In this paper, we study cluster synchronization in general bi-directed networks of nonidentical clusters, where all nodes in the same cluster share an identical map. Based on the transverse stability analysis, we present sufficient conditions for local cluster synchronization of networks. The conditions are composed of two factors: the common inter-cluster coupling, which ensures the existence of an invariant cluster synchronization manifold, and communication between each pair of nodes in the same cluster, which is necessary for chaos synchronization. Consequently, we propose a quantity to measure the cluster synchronizability for a network with respect to the given clusters via a function of the eigenvalues of the Laplacian corresponding to the generalized eigenspace transverse to the cluster synchronization manifold. Then, we discuss the clustering synchronous dynamics and cluster synchronizability for four artificial network models: (i) p-nearest-neighborhood graph; (ii) random clustering graph; (iii) bipartite random graph; (iv) degree-preferred growing clustering network.

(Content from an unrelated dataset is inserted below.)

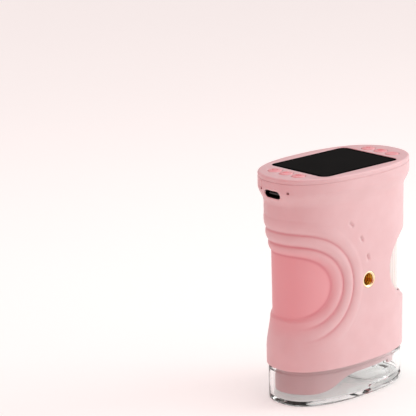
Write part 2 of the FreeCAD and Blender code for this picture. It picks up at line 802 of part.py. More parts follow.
def makeHead():
    """Bezel, window, display, buttons and everything on the main board."""
    keep(makeBezel(), "top_bezel")
    window = newBody("window_body")
    pad(window, roundedSketch(window, "window_outline", "window_length", "window_width", "window_corner",
                              "top_level - window_sink - window_thick"), "window_thick", "window_pad")
    keep(window, "screen_window")
    display = newBody("lcd_body")
    pad(display, roundedSketch(display, "lcd_outline", "window_length - 2 * lcd_margin",
                               "window_width - 2 * lcd_margin", "lcd_corner",
                               f"{flangeTop} - lcd_thick"), "lcd_thick", "lcd_pad")
    keep(display, "lcd_module")
    for name, x, y in buttonPlaces():
        makeButton(name, x, y)
    switchTop = f"({stemBottom} - button_travel - stem_gap)"
    switches = []
    for name, x, y in buttonPlaces():
        size = ("switch_length", "switch_width", f"{switchTop} - {boardTop} - dome_rise")
        base = centredBox(f"{name}_switch", size, (x, y), boardTop)
        dome = rod(f"{name}_dome", "dome_radius", "2 * dome_rise", (x, y, f"{switchTop} - 2 * dome_rise"))
        switches.append(fuse(f"{name}_tact", [base, dome]))
    keep(group("switch_group", switches), "tact_switches")

    board = newBody("board_body")
    pad(board, ovalSketch(board, "board_oval", f"({pocketOffset} - board_gap)", ledgeLevel),
        "board_thick", "board_pad")
    notch = box("usb_notch", ("usb_length + 2 * wall", "usb_width + 2 * fit_gap", "3 * board_thick"),
                ("-half_length - usb_recess - 2 * wall + run_gap", "-usb_width / 2 - fit_gap",
                 f"{ledgeLevel} - board_thick"))
    holes = [rod(f"board_hole_{index}", "screw_radius + fit_gap", "3 * board_thick",
                 (x, y, f"{ledgeLevel} - board_thick")) for index, (x, y) in enumerate(boardScrewPlaces)]
    keep(cut("board_cut", board, group("board_holes", [notch] + holes)), "main_board")

    # each chip's name, length, width, height and middle
    chipSizes = [("processor", "10", "10", "1.2", ("8", "0")), ("memory", "8", "6", "1", ("-20", "-4")),
                 ("charger", "3", "3", "0.8", ("-22", "6"))]
    chips = [centredBox(name, (length, width, height), middle, f"{ledgeLevel} - {height}")
             for name, length, width, height, middle in chipSizes]
    keep(group("chip_group", chips), "board_chips")
    screwLength = "board_thick + board_screw_length - screw_spare"
    screws = [makeScrew(f"board_screw_{index}", x, y, boardTop, screwLength, -1)
              for index, (x, y) in enumerate(boardScrewPlaces)]
    keep(group("board_screw_group", screws), "board_screws")
    makeUsb()
    # each small part's node, its length, width and height, and its place along and across
    smallParts = [("charge_led", ("1.6", "1.2", "1.1"), "-half_length + edge_margin", "pinhole_y"),
                  ("reset_switch", ("1.7", "2.4", "1.4"), "-half_length + edge_margin", "-pinhole_y"),
                  ("microphone", ("2.2", "3", "1.1"), "half_length - edge_margin - 2.2", "0")]
    for node, size, x, y in smallParts:
        keep(box(f"{node}_body", size, (x, f"({y}) - ({size[1]}) / 2", boardTop)), node)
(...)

From these network models, we are to reveal how the intra-cluster and inter-cluster links affect the cluster synchronizability. By numerical examples, we find that for the first model, the cluster synchronizability regularly enhances with the increase of p, yet for the other three models, when the ratio of intra-cluster links and the inter-cluster links reaches certain quantity, the clustering synchronizability reaches maximal.